Only sit in this spot and use this space when you are studying. Do not use it for any other purpose. By first defining the space as what it will be used for and then using the space for only that purpose, you will be conditioning your brain to know what it needs to do when you go there. As your body approaches your study space and enters it, over time your brain will gradually learn to switch into the mode to study.
You have a study space defined, but it needs to be functional. Slouching in a bean bag chair may seem like a great idea at first, but soon your back may start to ache, your books will fall onto the floor and your foot will fall asleep. Ergonomics is the science of design and arrangement so that humans and things are able to interact efficiently and safely with comfort – think about ergonomics when you set up your space.

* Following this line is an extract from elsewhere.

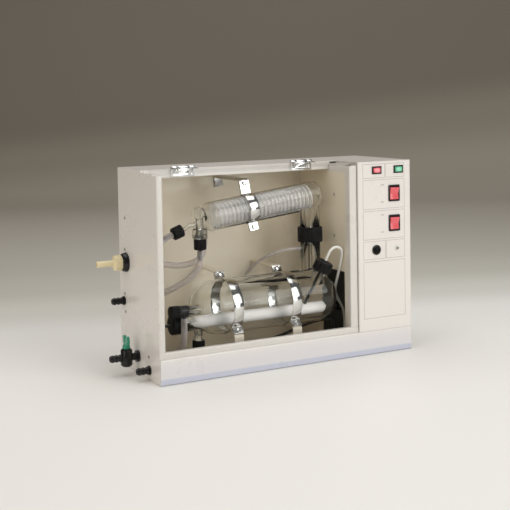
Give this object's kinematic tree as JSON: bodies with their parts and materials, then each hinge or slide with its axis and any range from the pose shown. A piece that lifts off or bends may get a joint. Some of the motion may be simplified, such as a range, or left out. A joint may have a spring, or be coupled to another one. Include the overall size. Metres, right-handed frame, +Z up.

The bean bag chair might work if it is against a wall and provides back support while you make use of a stool as a computer table. The point is to set up your study space in a way that ensures there is no strain on the body or discomfort. Constant repetitive motions like typing or turning the pages of a book should be easy with no discernable force placed on the body.
It is important to ensure chairs or other seating properly support the body in a natural position and that tools like books and computers are accessible at levels that don’t require eye strain or excessive arm motions or unusual posture. Generally speaking, this means sitting in a chair, feet flat on the floor, back straight, elbows close to the body and at a right angle with forearms parallel to the keyboard so wrists stay flat.
Some schools like to keep the temperature low because there was a theory that colder air would help keep students awake. Unfortunately, the flaw in this is that if the room is too cold, it will become a distraction. Get to know what temperature is comfortable for you (most likely between 20 and 22 degrees Celsius) and keep the temperature constant.
Clothing should also be comfortable and relaxed to ensure ease of movement, but take care not to slip too far into lounge mode and want to go to sleep! Have layers of clothing available within your study space so that if the temperature fluctuates you can layer up or layer down to stay at your preferred temperature. Choose a chair or seat that feels good, but not so good that you are tempted to lean back and have a nap.
It is hard to avoid all the distractions available on our phones, but it is quite important while studying. Let those most likely to contact you know you will be studying for two or three hours and ask that they only call or text if it’s an emergency. Put your phone within hearing distance, but out of reach.
Also, keep the TV off and choose white noise or ambient sounds over your favourite playlist. Keep toys and games outside of your study space as well. Ensure you have lots of water within reach and if needed and your favourite study snacks, like raw almonds, an apple or popcorn. Just remember a napkin so you do not get buttery fingerprints on your pages! You want to ensure you have access to what you need but are not tempted by possible distractions.
Seek out natural light for the study space you choose and add supplemental lighting if needed. You do not want to be trying to set up an airplane runway of brightness, but you also do not want to be squinting at pages in the dark.
Additionally, only have what you need in your study space. While having a whiteboard may seem like a great idea, if you do not use it, it becomes a source of clutter and another potential distraction.
Studying can be easier, more comfortable and more productive when the space you choose and create is created right for you. Take some time to establish your study space and keep it just for those activities. You will find your brain will move into study mode much more quickly with this dedicated space and you will have everything you need at hand.